Tue May 25 07:32:16 CEST 2021

Hey Naushir, David and Laurent + CC Jean-Michel,

sorry for taking such a long time to reply, I am still new to the whole
media subsystem and libcamera, so I needed a bit more time to think
stuff through (and I am probably still wrong on some subjects).

I have tried to address the general statistics problem, with a design
idea + a minimal implementation of that idea. I am sorry that this
response got quite large, but I really wanted to discuss my idea
properly. If you would like me to propose in a different format for the
future (pdf, markdown, presentation etc.), then please just tell me. :)

On 06.05.2021 14:45, Naushir Patuck wrote:
>On Thu, 6 May 2021 at 14:32, Laurent Pinchart <
>laurent.pinchart at ideasonboard.com> wrote:
>
>> Hello,
>>
>> On Thu, May 06, 2021 at 09:45:38AM +0100, David Plowman wrote:
>> > On Thu, 6 May 2021 at 09:04, Naushir Patuck <naush at raspberrypi.com>
>> wrote:
>> > > On Wed, 5 May 2021 at 19:08, Sebastian Fricke <
>> sebastian.fricke at posteo.net> wrote:
>> > >>
>> > >> Hello Naushir and David,
>> > >>
>> > >> I am currently performing a lot of investigation and preparatory work
>> > >> for a few generalizations in form of an IPAFramework class, that
>> reuses
>> > >> some of the great concepts you introduced to libcamera. Along the way
>> I
>> > >> noticed, that you have implemented the apply methods (applyAGC,
>> applyAWB,
>> > >> etc.) as part of the IPARPi class.
>> > >>
>> > >> I was wondering if it would be possible to move those to the
>> controller
>> > >> and specific algorithm implementation, as they mostly get the status
>> from
>> > >> the algorithm, perform a few calculations with it and insert the
>> results
>> > >> of those calculations into the ISP controls.
>> > >>
>> > >> The upside of doing so, from my point of view, would be that we could
>> > >> call `apply` similar to the way we call `initialize`, `process` and
>> > >> `prepare`.
>> > >> That way, I would be able to generalize the whole step of applying the
>> > >> algorithm status to a set of controls, which can then be used for
>> setting
>> > >> the ISP controls.
>> > >> Now, the reason why I ask you is that I want to be sure, that I didn't
>> > >> miss a key concept.
>> > >
>> > >
>> > > This was indeed something I did consider doing some time back, but
>> > > never got to it.  There are a couple of considerations with this
>> > > proposal that we need to address:
>> > >
>> > > 1) My original intention with keeping apply* out of the Controllers
>> > > was to *somewhat* decouple the BCM2835 ISP parameters from the
>> > > Controller algorithms.  I say somewhat because some algorithms do
>> > > have to know the statistics structure defined in the bcm2835-isp.h
>> > > header, so there is already a hardware dependency there.  Secondly,
>> > > I wanted to try and not include any libcamera dependency in the
>> > > Controller code.  We do now have libcamera logging in the controller

Could you elaborate why you wanted to keep the libcamera dependencies
out of it?
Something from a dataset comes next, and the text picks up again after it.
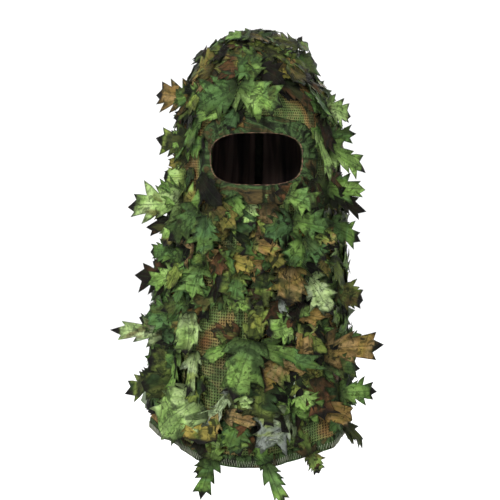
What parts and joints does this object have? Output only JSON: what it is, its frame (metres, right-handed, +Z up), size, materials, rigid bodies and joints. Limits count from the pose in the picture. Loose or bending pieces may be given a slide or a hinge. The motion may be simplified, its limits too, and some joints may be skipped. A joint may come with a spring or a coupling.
{
  "type": "camouflage face mask",
  "caption": "Pull-on camouflage face hood of printed net with an elastic face opening, a long tubular drape, and die-cut cloth leaves that lie in strips or flap.",
  "frame": {"origin": "head seat: the underside of the crown seam, where the hood hangs on the crown of the wearer's head", "axes": "+Z up, -Y the way the wearer faces, +X towards the wearer's left"},
  "size_m": [0.2826, 0.2387, 0.4813],
  "materials": {
    "printed_net": "matt knitted net, camouflage print",
    "binding": "matt folded tape",
    "elastic": "braided elastic",
    "seam_tape": "matt overlocked edge",
    "leaf_strip": "satin woven polyester, camouflage print",
    "leaf_wing": "satin woven polyester, camouflage print"
  },
  "bodies": {
    "hood": {"right_crown_panel": "printed_net", "left_crown_panel": "printed_net", "opening_binding": "binding", "opening_elastic": "elastic", "crown_seam_tape": "seam_tape", "chin_seam_tape": "seam_tape", "yoke_seam_tape": "seam_tape", "leaf_strip_forehead": "leaf_strip", "leaf_strip_brow_right": "leaf_strip", "leaf_strip_brow_left": "leaf_strip", "leaf_strip_temple_right": "leaf_strip", "leaf_strip_temple_left": "leaf_strip", "leaf_strip_ear_right": "leaf_strip", "leaf_strip_ear_left": "leaf_strip", "leaf_strip_back_right_outer": "leaf_strip", "leaf_strip_back_right_inner": "leaf_strip", "leaf_strip_back_centre": "leaf_strip", "leaf_strip_back_left_inner": "leaf_strip", "leaf_strip_back_left_outer": "leaf_strip"},
    "drape": {"front_veil_panel": "printed_net", "back_drape_panel": "printed_net", "hem_binding": "binding", "right_side_seam_tape": "seam_tape", "left_side_seam_tape": "seam_tape", "leaf_strip_drape_chin": "leaf_strip", "leaf_strip_drape_throat_right": "leaf_strip", "leaf_strip_drape_throat_left": "leaf_strip", "leaf_strip_drape_collar_right": "leaf_strip", "leaf_strip_drape_collar_left": "leaf_strip", "leaf_strip_drape_shoulder_right": "leaf_strip", "leaf_strip_drape_shoulder_left": "leaf_strip", "leaf_strip_drape_nape_right": "leaf_strip", "leaf_strip_drape_nape_left": "leaf_strip", "leaf_strip_drape_nape": "leaf_strip"},
    "wing_temple_right": {"leaf_wing_temple_right": "leaf_wing"},
    "wing_ear_right": {"leaf_wing_ear_right": "leaf_wing"},
    "wing_cheek_right": {"leaf_wing_cheek_right": "leaf_wing"},
    "wing_crown_top": {"leaf_wing_crown_top": "leaf_wing"},
    "wing_crown_left": {"leaf_wing_crown_left": "leaf_wing"},
    "wing_temple_left": {"leaf_wing_temple_left": "leaf_wing"},
    "wing_ear_left": {"leaf_wing_ear_left": "leaf_wing"},
    "wing_cheek_left": {"leaf_wing_cheek_left": "leaf_wing"},
    "wing_crown_back": {"leaf_wing_crown_back": "leaf_wing"},
    "wing_back_right": {"leaf_wing_back_right": "leaf_wing"},
    "wing_back_left": {"leaf_wing_back_left": "leaf_wing"},
    "wing_back_centre": {"leaf_wing_back_centre": "leaf_wing"},
    "wing_drape_neck_right": {"leaf_wing_drape_neck_right": "leaf_wing"},
    "wing_drape_side_right_upper": {"leaf_wing_drape_side_right_upper": "leaf_wing"},
    "wing_drape_side_right_lower": {"leaf_wing_drape_side_right_lower": "leaf_wing"},
    "wing_drape_neck_left": {"leaf_wing_drape_neck_left": "leaf_wing"},
    "wing_drape_side_left_upper": {"leaf_wing_drape_side_left_upper": "leaf_wing"},
    "wing_drape_side_left_middle": {"leaf_wing_drape_side_left_middle": "leaf_wing"},
    "wing_drape_side_left_lower": {"leaf_wing_drape_side_left_lower": "leaf_wing"},
    "wing_drape_hem_right": {"leaf_wing_drape_hem_right": "leaf_wing"},
    "wing_drape_hem_centre": {"leaf_wing_drape_hem_centre": "leaf_wing"},
    "wing_drape_hem_left": {"leaf_wing_drape_hem_left": "leaf_wing"},
    "wing_drape_nape_right": {"leaf_wing_drape_nape_right": "leaf_wing"},
    "wing_drape_nape_left": {"leaf_wing_drape_nape_left": "leaf_wing"},
    "wing_drape_back_right": {"leaf_wing_drape_back_right": "leaf_wing"},
    "wing_drape_back_left": {"leaf_wing_drape_back_left": "leaf_wing"}
  },
  "joints": [
    {"name": "drape_twist", "type": "hinge", "parent": "hood", "child": "drape", "pos_m": [-0.00413, 0, -0.2008], "axis": [0, 0, 1], "range_deg": [-25, 25], "stiffness_Nm_per_rad": 0.02},
    {"name": "temple_right_flap", "type": "hinge", "parent": "hood", "child": "wing_temple_right", "pos_m": [-0.07103, -0.04814, -0.06538], "axis": [0.2148, 0.0644, 0.9745], "range_deg": [-10, 50], "stiffness_Nm_per_rad": 0.001},
    {"name": "ear_right_flap", "type": "hinge", "parent": "hood", "child": "wing_ear_right", "pos_m": [-0.07513, -0.04951, -0.11043], "axis": [0.081, -0.0396, 0.9959], "range_deg": [-10, 50], "stiffness_Nm_per_rad": 0.001},
    {"name": "cheek_right_flap", "type": "hinge", "parent": "hood", "child": "wing_cheek_right", "pos_m": [-0.0782, -0.05959, -0.17082], "axis": [0.0471, 0.222, 0.9739], "range_deg": [-10, 50], "stiffness_Nm_per_rad": 0.001},
    {"name": "crown_top_flap", "type": "hinge", "parent": "hood", "child": "wing_crown_top", "pos_m": [-0.01044, -0.04849, -0.0012], "axis": [0.1807, 0.8564, 0.4837], "range_deg": [-10, 50], "stiffness_Nm_per_rad": 0.001},
    {"name": "crown_left_flap", "type": "hinge", "parent": "hood", "child": "wing_crown_left", "pos_m": [0.03894, -0.04094, -0.00907], "axis": [0.1174, -0.8326, -0.5413], "range_deg": [-10, 50], "stiffness_Nm_per_rad": 0.001},
    {"name": "temple_left_flap", "type": "hinge", "parent": "hood", "child": "wing_temple_left", "pos_m": [0.06779, -0.05778, -0.07497], "axis": [-0.074, -0.3584, -0.9306], "range_deg": [-10, 50], "stiffness_Nm_per_rad": 0.001},
    {"name": "ear_left_flap", "type": "hinge", "parent": "hood", "child": "wing_ear_left", "pos_m": [0.07066, -0.05892, -0.11537], "axis": [-0.2652, -0.5679, -0.7792], "range_deg": [-10, 50], "stiffness_Nm_per_rad": 0.001},
    {"name": "cheek_left_flap", "type": "hinge", "parent": "hood", "child": "wing_cheek_left", "pos_m": [0.07188, -0.06273, -0.16351], "axis": [-0.2375, -0.4674, -0.8515], "range_deg": [-10, 50], "stiffness_Nm_per_rad": 0.001},
    {"name": "crown_back_flap", "type": "hinge", "parent": "hood", "child": "wing_crown_back", "pos_m": [-0.00672, 0.08421, -0.02166], "axis": [0.9934, 0.0618, 0.0967], "range_deg": [-10, 50], "stiffness_Nm_per_rad": 0.001},
    {"name": "back_right_flap", "type": "hinge", "parent": "hood", "child": "wing_back_right", "pos_m": [-0.05916, 0.07884, -0.08528], "axis": [0.6122, 0.7628, 0.208], "range_deg": [-10, 50], "stiffness_Nm_per_rad": 0.001},
    {"name": "back_left_flap", "type": "hinge", "parent": "hood", "child": "wing_back_left", "pos_m": [0.05685, 0.08112, -0.08115], "axis": [0.6412, -0.7367, -0.2148], "range_deg": [-10, 50], "stiffness_Nm_per_rad": 0.001},
    {"name": "back_centre_flap", "type": "hinge", "parent": "hood", "child": "wing_back_centre", "pos_m": [0.0028, 0.1104, -0.13641], "axis": [0.9987, -0.0469, -0.0221], "range_deg": [-10, 50], "stiffness_Nm_per_rad": 0.001},
    {"name": "drape_neck_right_flap", "type": "hinge", "parent": "drape", "child": "wing_drape_neck_right", "pos_m": [-0.09535, -0.05052, -0.24813], "axis": [0.0797, 0.0475, 0.9957], "range_deg": [-10, 50], "stiffness_Nm_per_rad": 0.001},
    {"name": "drape_side_right_upper_flap", "type": "hinge", "parent": "drape", "child": "wing_drape_side_right_upper", "pos_m": [-0.10011, -0.04906, -0.305], "axis": [0.0369, -0.0007, 0.9993], "range_deg": [-10, 50], "stiffness_Nm_per_rad": 0.001},
    {"name": "drape_side_right_lower_flap", "type": "hinge", "parent": "drape", "child": "wing_drape_side_right_lower", "pos_m": [-0.1062, -0.043, -0.35385], "axis": [-0.1744, 0.4055, 0.8973], "range_deg": [-10, 50], "stiffness_Nm_per_rad": 0.001},
    {"name": "drape_neck_left_flap", "type": "hinge", "parent": "drape", "child": "wing_drape_neck_left", "pos_m": [0.07789, -0.05466, -0.2594], "axis": [-0.2414, -0.3516, -0.9045], "range_deg": [-10, 50], "stiffness_Nm_per_rad": 0.001},
    {"name": "drape_side_left_upper_flap", "type": "hinge", "parent": "drape", "child": "wing_drape_side_left_upper", "pos_m": [0.06434, -0.07027, -0.31869], "axis": [0.0501, 0.0259, -0.9984], "range_deg": [-10, 50], "stiffness_Nm_per_rad": 0.001},
    {"name": "drape_side_left_middle_flap", "type": "hinge", "parent": "drape", "child": "wing_drape_side_left_middle", "pos_m": [0.08096, -0.05495, -0.36497], "axis": [0.0165, -0.0638, -0.9978], "range_deg": [-10, 50], "stiffness_Nm_per_rad": 0.001},
    {"name": "drape_side_left_lower_flap", "type": "hinge", "parent": "drape", "child": "wing_drape_side_left_lower", "pos_m": [0.0886, -0.04716, -0.39858], "axis": [-0.427, -0.7469, -0.5097], "range_deg": [-10, 50], "stiffness_Nm_per_rad": 0.001},
    {"name": "drape_hem_right_flap", "type": "hinge", "parent": "drape", "child": "wing_drape_hem_right", "pos_m": [-0.04861, -0.09369, -0.42791], "axis": [-0.9233, 0.319, 0.2141], "range_deg": [-10, 50], "stiffness_Nm_per_rad": 0.001},
    {"name": "drape_hem_centre_flap", "type": "hinge", "parent": "drape", "child": "wing_drape_hem_centre", "pos_m": [0.00637, -0.0993, -0.43096], "axis": [-0.9144, -0.129, -0.3838], "range_deg": [-10, 50], "stiffness_Nm_per_rad": 0.001},
    {"name": "drape_hem_left_flap", "type": "hinge", "parent": "drape", "child": "wing_drape_hem_left", "pos_m": [0.05126, -0.08428, -0.4232], "axis": [-0.7726, -0.4599, -0.4377], "range_deg": [-10, 50], "stiffness_Nm_per_rad": 0.001},
    {"name": "drape_nape_right_flap", "type": "hinge", "parent": "drape", "child": "wing_drape_nape_right", "pos_m": [-0.05657, 0.08631, -0.27101], "axis": [0.8596, 0.4354, 0.2675], "range_deg": [-10, 50], "stiffness_Nm_per_rad": 0.001},
    {"name": "drape_nape_left_flap", "type": "hinge", "parent": "drape", "child": "wing_drape_nape_left", "pos_m": [0.03988, 0.08602, -0.278], "axis": [0.8421, -0.4338, -0.3204], "range_deg": [-10, 50], "stiffness_Nm_per_rad": 0.001},
    {"name": "drape_back_right_flap", "type": "hinge", "parent": "drape", "child": "wing_drape_back_right", "pos_m": [-0.09128, 0.06222, -0.34935], "axis": [0.6854, 0.7191, -0.1149], "range_deg": [-10, 50], "stiffness_Nm_per_rad": 0.001},
    {"name": "drape_back_left_flap", "type": "hinge", "parent": "drape", "child": "wing_drape_back_left", "pos_m": [0.06844, 0.06723, -0.35626], "axis": [0.7352, -0.6684, 0.1128], "range_deg": [-10, 50], "stiffness_Nm_per_rad": 0.001}
  ]
}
Is it just to decouple it from libcamera elements that might
change and break stuff? I am just asking because my plan is to make the
Controller class generally accessible by all IPAs, and so if I touch the
class it is probably best if I touch it without breaking the inital
design.

>> > > source files, so again, this is also not strictly true.
>> > >
>> > > 2) applyAGC() is a special one in that it runs after
>> > > Controller::Process() whereas all the others run after
>> > > Controller::Prepare.  applyAGC() also runs on IPA::start() so this
>> > > must be treated differently somehow.

Okay so `Prepare`, gets the current status of the algorithm and puts it
into the Metadata to be accessed. Which means in case of the AGC
algorithm, during apply we use the status from the last frame.
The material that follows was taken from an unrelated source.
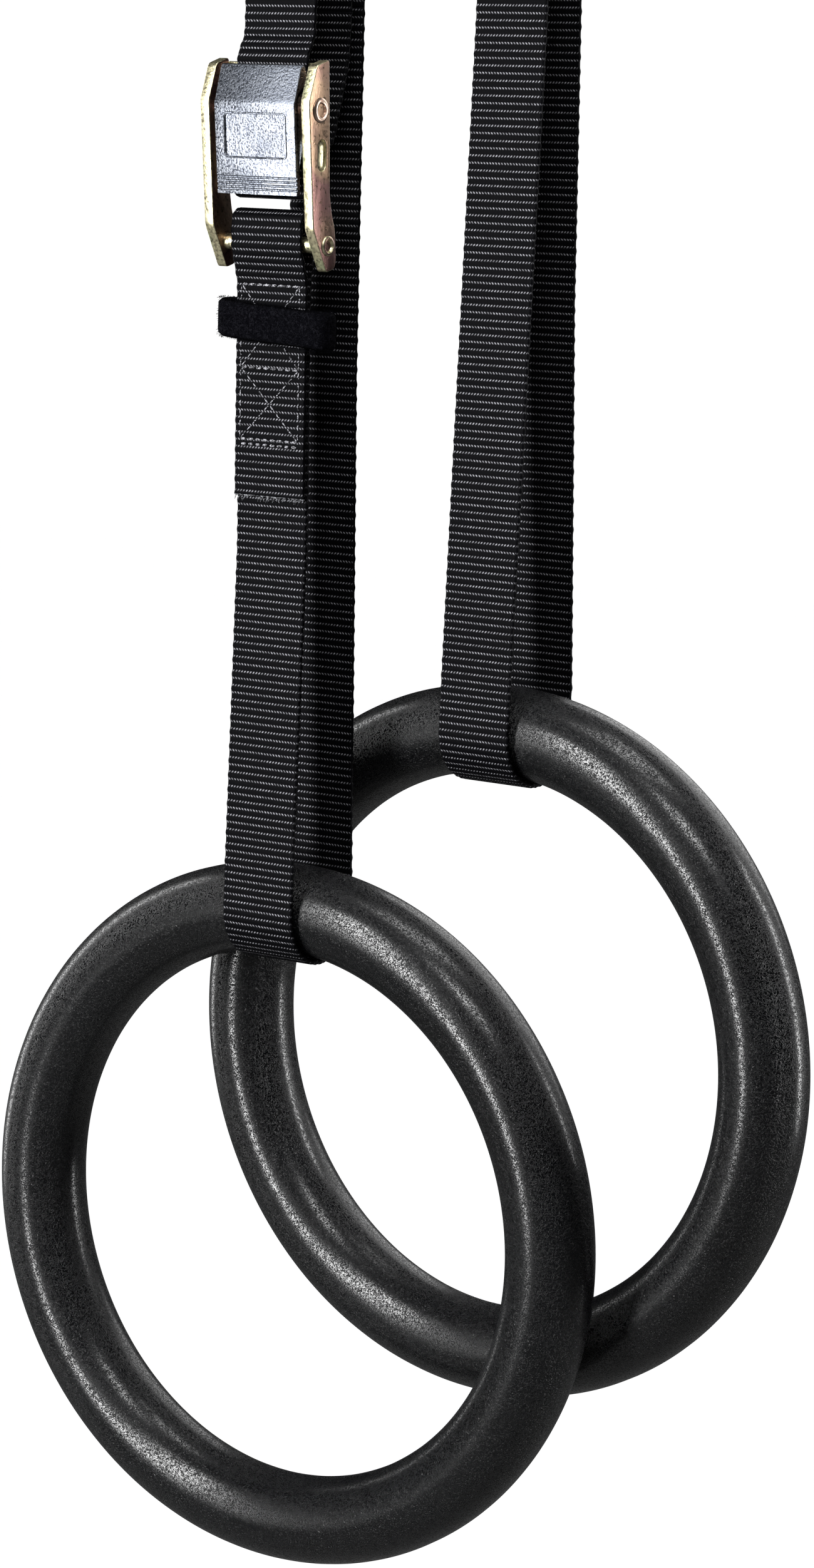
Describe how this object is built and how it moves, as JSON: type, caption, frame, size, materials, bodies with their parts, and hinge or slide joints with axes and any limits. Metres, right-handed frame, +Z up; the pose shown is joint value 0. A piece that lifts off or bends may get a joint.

So, if I understand the problem properly, no matter if we call `Apply`
before fetching the statistics data from the current frame or calling it
after receiving the statistics data and calling `Prepare`, we still
want to call the same `Apply` method (Meaning we don't need different
versions of `Apply` depending on the moment of calling it). Which means
it is more a matter of deciding, which Algorithm status to apply to the
controls at a given moment and which not.

>> > >
>> > > In a way, having a Controller::Apply() might be quite nice, if we
>> > > are able to somehow add a HW abstraction layer (through templated
>> > > functions perhaps?).  Or does it even matter? David, what are your
>> > > thoughts on this?
>> >
>> > So I remain quite strongly in favour in keeping hardware specific code
>> > away from the algorithms. As Naush says, they do get a bit mixed
>> > together because of the statistics, but for the moment we have to live
>> > with this. We could imagine a formal API which takes the statistics
>> > from the hardware (whatever that is) and produces the numbers the
>> > algorithms want, though sometimes you could imagine tweaking the
>> > algorithm slightly might be better than going through lots of hoops
>> > with statistics, so that's probably one to think about.
>>
>> Keeping the implementation of algorithms hardware-agnostic would be
>> great, but it's a hard problem. We could imagine translating all
>> statistics to a standard format before passing them to algorithms, but
>> that will have a performance impact, and could also result in
>> information loss as a format that would be a superset of all possible
>> hardware features is likely impossible. We need to figure out some
>> middleground, perhaps in the form of device-agnostic algorithm "pieces"
>> that would be assembled by device-specific algorithm "implementations".
>> There's room for research and clever designs.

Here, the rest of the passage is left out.